Symptoms & Causes

ColicCalm, NZ

The Cause and Treatment of Newborn, Infant and Baby Colic

by T.A. Lawrence B.Sc., CIRM, CPMP


It is not uncommon for newborn babies to go through periods when they appear abnormally irritable or seemingly cry for no reason. However, if you suspect your baby is suffering from colic, you may look for the following symptoms:

  • cries vigorously for long periods, despite efforts to console
  • symptoms occur around the same time each day or night, often after meal times, and usually ending as abruptly as they began
  • shows signs of gas discomfort and abdominal bloating
  • has a hard, distended stomach, with knees pulled to the chest, clenched fists, flailing arms and legs, and an arched back
  • experiences frequent sleeplessness, irritability and fussiness

In most cases, colic is the worst pain a baby has thus experienced.
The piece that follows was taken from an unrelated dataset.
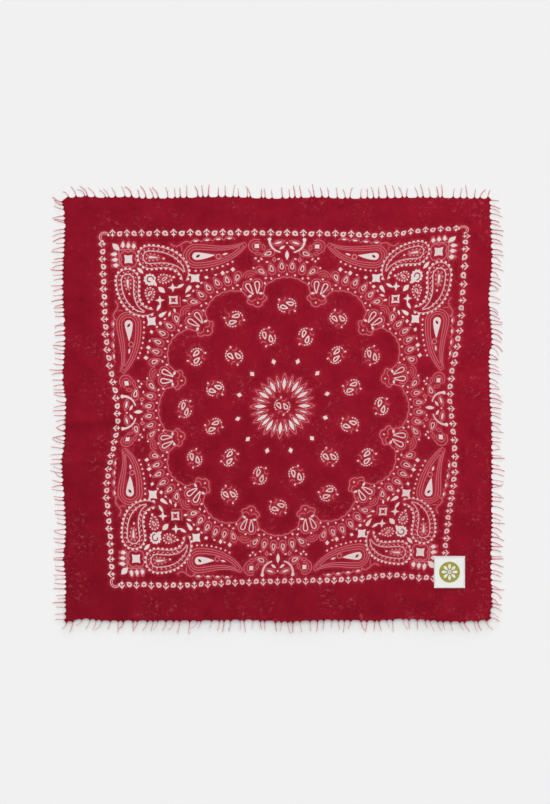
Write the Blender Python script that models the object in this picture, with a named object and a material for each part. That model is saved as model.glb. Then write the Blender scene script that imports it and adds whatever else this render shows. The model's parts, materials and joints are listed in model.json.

It is usually manifested as an acute abdominal pain with intense spasmodic cramping, but since colicky babies cannot describe exactly what distresses them, it is hard for parents to know the precise cause of their distress. Infantile colic is most common in the first few weeks to four months of an infant’s life; rarely does it endure past six months of age. Pediatricians often use the “Rule of Three” to diagnose colic: “A baby that cries for three or more hours per day, at least three times per week, within a three month period”. Wess, et al., “Paroxysmas fussing in infancy.” Pediatrics 1984:74:998. About 25 percent of babies worldwide meet the official “Rule of Threes” criteria for medical diagnosis of colic.